» **Aim of the task**: Set down exactly the lines from the one with "for name, shape" to the one with "imported = [obj", both included, and no line outside that range.
——
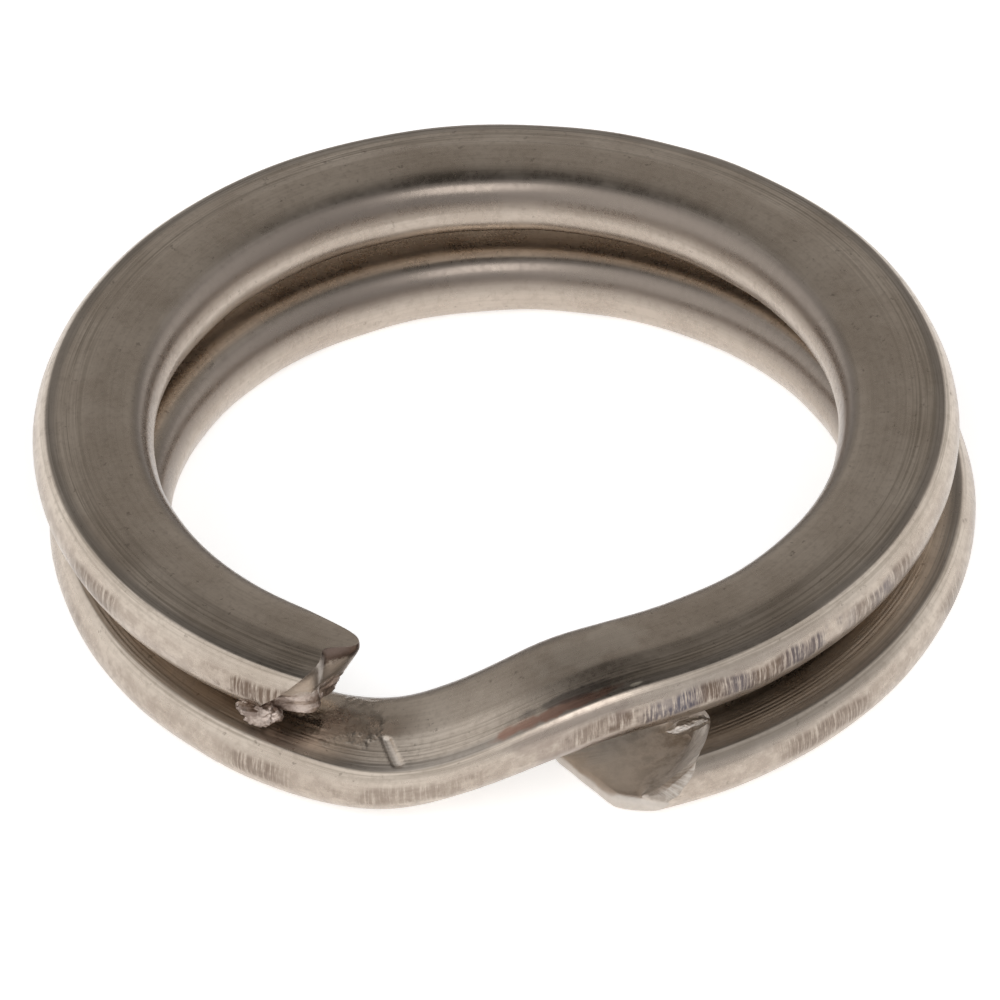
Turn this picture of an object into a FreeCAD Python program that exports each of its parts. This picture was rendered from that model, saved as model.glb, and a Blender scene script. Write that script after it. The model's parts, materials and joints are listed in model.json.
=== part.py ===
import FreeCAD, Part
import os
from math import asin, cos, degrees, pi, radians, sin, sqrt, tan

# Small split ring: one length of flattened spring wire wound nearly two turns.
# It lies flat on its lower coil. +Z is the ring's axis, and the crossover,
# where the wire steps from the upper coil down to the lower one, faces -Y.
# Millimetres and degrees. Azimuths are counted from +X towards +Y.

# Driving dimensions
outer_diameter = 12.0
wire_width = 1.57
wire_thickness = 0.925       # over the inner part; winding on edge thins the outer part
taper_from = 0.075           # the faces slope from here, outwards of the wire's middle
outer_edge_drop = 0.095      # to this much lower at the outer edge, on each face
inner_bulge = 0.18           # how far the rounded inner side stands out from the faces
outer_bulge = 0.17
coil_pitch = 1.105           # height from one coil to the next, so 0.18 of air
coil_shift_x = 0.185         # the lower coil lies this much to the right
coil_shift_y = -0.317        # and this much to the front
front_overhang = 0.195       # how much less the front reaches than the back

# The crossover: the outer edge steps down first, and the inner edge follows.
crossover_from = -16.0
crossover_to = -138.0
outer_edge_step = (-67.0, -117.0)
inner_edge_step = (-69.0, -130.0)
inner_spread = 0.20          # the share by which its inner half is wider at the middle
crossover_sections = 40

# The two cut ends. The shear went through the upper end at a slant and broke its corner off.
upper_end_azimuth = 247.2    # where the inner part of the top ends
upper_end_skew = 12.0        # the inner edge reaches further than the outer one
upper_end_undercut = 16.0    # the top reaches further than the bottom
inner_corner_from = -0.22    # the inner corner is cut off from here
inner_corner_slope = 1.5     # and gets shorter by this much for each millimetre inwards
broken_corner_from = 0.15    # the broken corner starts this far back on the outer crease
broken_corner_slope = 1.7    # it gets shorter by this much for each millimetre outwards
broken_corner_undercut = 1.1  # and by this much for each millimetre downwards
lower_end_azimuth = -79.7
lower_end_skew = 28.0
lower_end_corner_from = 0.36  # the outer corner is cut off from here
lower_end_corner_slope = 1.8
lower_end_scoop_length = 1.30
lower_end_scoop_radius = 1.00
lower_end_lip = 0.28         # thickness left at the end's lower lip

# How the wire is divided into lengths, each as far as the azimuth given.
upper_lengths = [
    ("upper_coil_front_right", 25.0),
    ("upper_coil_back_right", 67.0),
    ("upper_coil_back", 112.0),
    ("upper_coil_back_left", 157.0),
    ("upper_coil_left", 202.0),
    ("upper_coil_end", 250.0),
]
lower_lengths = [
    ("lower_coil_left", -180.0),
    ("lower_coil_back_left", -250.0),
    ("lower_coil_back", -295.0),
    ("lower_coil_back_right", -340.0),
    ("lower_coil_right", -385.0),
    ("lower_coil_end", -446.0),
]

# Worked out from the driving dimensions
mean_radius = (outer_diameter - wire_width) / 2
half_width = wire_width / 2
half_thickness = wire_thickness / 2
inner_face_edge = half_width - inner_bulge
outer_face_edge = half_width - outer_bulge
outer_half_thickness = half_thickness - outer_edge_drop
coil_shift = FreeCAD.Vector(coil_shift_x, coil_shift_y, -coil_pitch)
lower_centre = FreeCAD.Vector(coil_shift_x / 2, (coil_shift_y - front_overhang) / 2, half_thickness)
upper_centre = lower_centre - coil_shift
up = FreeCAD.Vector(0, 0, 1)


def outward(azimuth):
    """The horizontal direction that points away from the ring's axis."""
    return FreeCAD.Vector(cos(radians(azimuth)), sin(radians(azimuth)), 0)


def along(azimuth):
    """The horizontal direction along the wire, towards a larger azimuth."""
    return FreeCAD.Vector(-sin(radians(azimuth)), cos(radians(azimuth)), 0)


def section(middle, azimuth, roll=0.0, spread=0.0):
    """The wire's outline: faces flat on the inner part and sloping on the outer, and rounded sides."""
    across = outward(azimuth) * cos(radians(roll)) + up * sin(radians(roll))
    upward = up * cos(radians(roll)) - outward(azimuth) * sin(radians(roll))

    def at(sideways, height):
        return middle + across * sideways + upward * height

    inner_side = -half_width * (1 + spread)
    inner_edge = -inner_face_edge * (1 + spread)
    low_inner = at(inner_edge, -half_thickness)
    low_crease = at(taper_from, -half_thickness)
    low_outer = at(outer_face_edge, -outer_half_thickness)
    high_outer = at(outer_face_edge, outer_half_thickness)
    high_crease = at(taper_from, half_thickness)
    high_inner = at(inner_edge, half_thickness)
    return Part.Wire([
        Part.LineSegment(low_inner, low_crease).toShape(),
        Part.LineSegment(low_crease, low_outer).toShape(),
        Part.Arc(low_outer, at(half_width, 0), high_outer).toShape(),
        Part.LineSegment(high_outer, high_crease).toShape(),
        Part.LineSegment(high_crease, high_inner).toShape(),
        Part.Arc(high_inner, at(inner_side, 0), low_inner).toShape(),
    ])


def coil_length(centre, start, end):
    """A round stretch of one coil, from one azimuth to another."""
    face = Part.Face(section(centre + outward(start) * mean_radius, start))
    return face.revolve(centre, up, end - start)


def eased(value, span):
    """Goes smoothly from 0 at the start of a span to 1 at its end."""
    share = min(max((value - span[0]) / (span[1] - span[0]), 0.0), 1.0)
    return share ** 3 * (10 - 15 * share + 6 * share ** 2)


def crossover_section(azimuth):
    """The outline at one azimuth of the step from the upper coil to the lower one."""
    outer_drop = coil_pitch * eased(azimuth, outer_edge_step)
    inner_drop = coil_pitch * eased(azimuth, inner_edge_step)
    share = (outer_drop + inner_drop) / 2 / coil_pitch
    roll = -degrees(asin((outer_drop - inner_drop) / (inner_face_edge + outer_face_edge)))
    turned = (azimuth - crossover_from) / (crossover_to - crossover_from)
    spread = inner_spread * sin(turned * pi) ** 2
    centre = upper_centre + (lower_centre - upper_centre) * share
    return section(centre + outward(azimuth) * mean_radius, azimuth, roll, spread)


def crossover():
    """The S-shaped step, lofted through sections spaced evenly along it."""
    turn = (crossover_to - crossover_from) / (crossover_sections - 1)
    outlines = [crossover_section(crossover_from + turn * i) for i in range(crossover_sections)]
    return Part.makeLoft(outlines, True, False)


def beyond(point, facing, size=6.0):
    """A block that holds everything past a plane through a point."""
    block = Part.makeBox(size, size, size, FreeCAD.Vector(-size / 2, -size / 2, 0))
    block.Placement = FreeCAD.Placement(point, FreeCAD.Rotation(up, facing))
    return block


def with_upper_cut(length):
    """Shears the upper end: skewed in plan and undercut, with its two corners gone."""
    top = upper_centre + outward(upper_end_azimuth) * mean_radius + up * half_thickness
    forward = along(upper_end_azimuth)
    sideways = outward(upper_end_azimuth)
    facing = along(upper_end_azimuth - upper_end_skew) * cos(radians(upper_end_undercut))
    facing = facing - up * sin(radians(upper_end_undercut))
    length = length.cut(beyond(top, facing))
    inner_corner = top + sideways * inner_corner_from
    length = length.cut(beyond(inner_corner, forward - sideways * inner_corner_slope))
    outer_crease = top + sideways * outer_face_edge - up * outer_edge_drop
    broken_corner = outer_crease - forward * broken_corner_from
    broken_facing = forward + sideways * broken_corner_slope - up * broken_corner_undercut
    return length.cut(beyond(broken_corner, broken_facing))


def with_lower_cut(length):
    """Shears the lower end: a scooped slope that leaves a blunt lip at the bottom."""
    sideways = outward(lower_end_azimuth)
    backward = along(lower_end_azimuth)
    lip = lower_centre + sideways * mean_radius - up * half_thickness
    forward = along(lower_end_azimuth + lower_end_skew) * -1
    edge_line = forward.cross(up)
    length = length.cut(beyond(lip, forward))
    corner_back = lower_end_corner_from * tan(radians(lower_end_skew))
    corner = lip + sideways * lower_end_corner_from + backward * corner_back
    length = length.cut(beyond(corner, sideways * lower_end_corner_slope - backward))
    # The scoop is a cylinder through the lip's top and the slope's top.
    slope_low = lip + up * lower_end_lip
    slope_high = lip + up * wire_thickness - forward * lower_end_scoop_length
    half_chord = (slope_high - slope_low).Length / 2
    away = (slope_low - slope_high).cross(edge_line)
    away = away if away.z > 0 else away * -1
    away.normalize()
    axis_offset = sqrt(lower_end_scoop_radius ** 2 - half_chord ** 2)
    axis_point = (slope_low + slope_high) * 0.5 + away * axis_offset - edge_line * wire_width * 2
    scoop = Part.makeCylinder(lower_end_scoop_radius, wire_width * 4, axis_point, edge_line)
    return length.cut(scoop)


os.makedirs("parts", exist_ok=True)
lengths = {"crossover": crossover()}
start = crossover_from
for name, end in upper_lengths:
    lengths[name] = coil_length(upper_centre, start, end)
    start = end
start = crossover_to
for name, end in lower_lengths:
    lengths[name] = coil_length(lower_centre, start, end)
    start = end
lengths["upper_coil_end"] = with_upper_cut(lengths["upper_coil_end"])
lengths["lower_coil_end"] = with_lower_cut(lengths["lower_coil_end"])

for name, shape in lengths.items():
    solid = shape.Solids[0]
    print(name, "valid", solid.isValid(), "volume", round(solid.Volume, 4), "solids", len(shape.Solids))
    solid.exportStep("parts/" + name + ".step")
whole = Part.Compound(list(lengths.values())).optimalBoundingBox(False)
print("box x", round(whole.XMin, 4), round(whole.XMax, 4))
print("box y", round(whole.YMin, 4), round(whole.YMax, 4))
print("box z", round(whole.ZMin, 4), round(whole.ZMax, 4))
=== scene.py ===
import json
from math import asin, atan2, cos, degrees, floor, pi, radians, sin, tan

import bmesh
import bpy
from mathutils import Matrix, Vector, noise


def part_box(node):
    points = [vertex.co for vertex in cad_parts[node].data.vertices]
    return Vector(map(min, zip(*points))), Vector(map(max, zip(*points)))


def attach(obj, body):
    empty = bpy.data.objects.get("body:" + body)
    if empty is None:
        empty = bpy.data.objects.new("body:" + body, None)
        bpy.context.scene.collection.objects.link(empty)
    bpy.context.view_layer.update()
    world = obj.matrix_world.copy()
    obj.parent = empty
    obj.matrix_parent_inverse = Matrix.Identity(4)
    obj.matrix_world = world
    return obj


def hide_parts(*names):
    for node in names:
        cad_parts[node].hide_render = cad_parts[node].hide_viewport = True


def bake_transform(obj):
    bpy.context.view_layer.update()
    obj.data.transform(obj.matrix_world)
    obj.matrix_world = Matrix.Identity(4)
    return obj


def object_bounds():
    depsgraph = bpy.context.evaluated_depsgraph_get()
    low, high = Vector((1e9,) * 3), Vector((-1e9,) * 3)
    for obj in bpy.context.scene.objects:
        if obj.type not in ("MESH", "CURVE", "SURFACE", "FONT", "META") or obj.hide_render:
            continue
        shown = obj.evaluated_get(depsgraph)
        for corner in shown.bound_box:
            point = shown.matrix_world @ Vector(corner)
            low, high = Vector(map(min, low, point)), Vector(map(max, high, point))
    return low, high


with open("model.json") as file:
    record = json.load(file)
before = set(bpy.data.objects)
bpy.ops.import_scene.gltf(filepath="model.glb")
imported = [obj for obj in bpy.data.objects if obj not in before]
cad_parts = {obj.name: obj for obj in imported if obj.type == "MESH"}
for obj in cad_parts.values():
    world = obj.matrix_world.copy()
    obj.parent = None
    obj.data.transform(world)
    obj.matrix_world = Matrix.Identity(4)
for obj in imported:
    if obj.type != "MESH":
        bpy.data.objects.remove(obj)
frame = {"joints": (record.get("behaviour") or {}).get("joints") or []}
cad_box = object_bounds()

# The split ring is one flattened wire, wound nearly two turns. Azimuths are in degrees, counted
# from +X towards +Y, and they fall all the way along the wire: from the upper cut end, round the
# upper coil, down the crossover at the front, and round the lower coil to the lower cut end.
# Lengths are in metres.

mm = 0.001
up = Vector((0, 0, 1))

# The wire's section, as in the CAD model
wire_width = 1.57 * mm
taper_from = 0.075 * mm         # the faces slope from here, outwards of the wire's middle
outer_edge_drop = 0.095 * mm
inner_bulge = 0.18 * mm         # how far the rounded sides stand out from the faces
outer_bulge = 0.17 * mm

# Its wear
groove_from = 0.16 * mm         # drawn grooves run along the outer part of the top face
groove_spacing = 0.05 * mm
groove_depth = 0.0035 * mm
waviness = 0.012 * mm           # gentle unevenness of the whole surface
waviness_size = 0.9 * mm
nick_azimuth = -108.9           # a slanting nick across the outer part of the crossover's top
nick_slant = 7.3 / mm           # degrees for each metre outwards
nick_half_turn = 0.45           # degrees
nick_depth = 0.03 * mm
nick_from = 0.06 * mm
nick_to = 0.56 * mm
nick_fade = 0.08 * mm           # how fast it grows shallow at each end

# The crossover, as in the CAD model
crossover_from = -16.0
crossover_to = -138.0
outer_edge_step = (-67.0, -117.0)
inner_edge_step = (-69.0, -130.0)
inner_spread = 0.20             # the share by which its inner half is wider at the middle

# The cut ends
upper_end_azimuth = 244.9
nose_from = 0.12 * mm           # the upper end's nose grows inwards from here
nose_length = 0.37 * mm
broken_corner_length = 0.85 * mm
lower_end_azimuth = -439.7
lower_end_skew = 28.0           # degrees between the cut and the wire's own cross direction
lower_end_lip = 0.27 * mm       # the height of the blunt lip under the scoop
scoop_floor_rise = 0.09 * mm

# How finely the wire is meshed
ring_step = 0.5                 # degrees between rings of points
crossover_ring_step = 0.35
end_rings = 70
cut_face_rings = 56

# How often the section's corners are eased, which sets how round they are
easing_turns = 4
upper_inner_easing_turns = 56
lower_inner_easing_turns = 10


# ---------------------------------------------------------------- the wire's shape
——
» **Final result**:
for name, shape in lengths.items():
    solid = shape.Solids[0]
    print(name, "valid", solid.isValid(), "volume", round(solid.Volume, 4), "solids", len(shape.Solids))
    solid.exportStep("parts/" + name + ".step")
whole = Part.Compound(list(lengths.values())).optimalBoundingBox(False)
print("box x", round(whole.XMin, 4), round(whole.XMax, 4))
print("box y", round(whole.YMin, 4), round(whole.YMax, 4))
print("box z", round(whole.ZMin, 4), round(whole.ZMax, 4))
=== scene.py ===
import json
from math import asin, atan2, cos, degrees, floor, pi, radians, sin, tan

import bmesh
import bpy
from mathutils import Matrix, Vector, noise


def part_box(node):
    points = [vertex.co for vertex in cad_parts[node].data.vertices]
    return Vector(map(min, zip(*points))), Vector(map(max, zip(*points)))


def attach(obj, body):
    empty = bpy.data.objects.get("body:" + body)
    if empty is None:
        empty = bpy.data.objects.new("body:" + body, None)
        bpy.context.scene.collection.objects.link(empty)
    bpy.context.view_layer.update()
    world = obj.matrix_world.copy()
    obj.parent = empty
    obj.matrix_parent_inverse = Matrix.Identity(4)
    obj.matrix_world = world
    return obj


def hide_parts(*names):
    for node in names:
        cad_parts[node].hide_render = cad_parts[node].hide_viewport = True


def bake_transform(obj):
    bpy.context.view_layer.update()
    obj.data.transform(obj.matrix_world)
    obj.matrix_world = Matrix.Identity(4)
    return obj


def object_bounds():
    depsgraph = bpy.context.evaluated_depsgraph_get()
    low, high = Vector((1e9,) * 3), Vector((-1e9,) * 3)
    for obj in bpy.context.scene.objects:
        if obj.type not in ("MESH", "CURVE", "SURFACE", "FONT", "META") or obj.hide_render:
            continue
        shown = obj.evaluated_get(depsgraph)
        for corner in shown.bound_box:
            point = shown.matrix_world @ Vector(corner)
            low, high = Vector(map(min, low, point)), Vector(map(max, high, point))
    return low, high


with open("model.json") as file:
    record = json.load(file)
before = set(bpy.data.objects)
bpy.ops.import_scene.gltf(filepath="model.glb")
imported = [obj for obj in bpy.data.objects if obj not in before]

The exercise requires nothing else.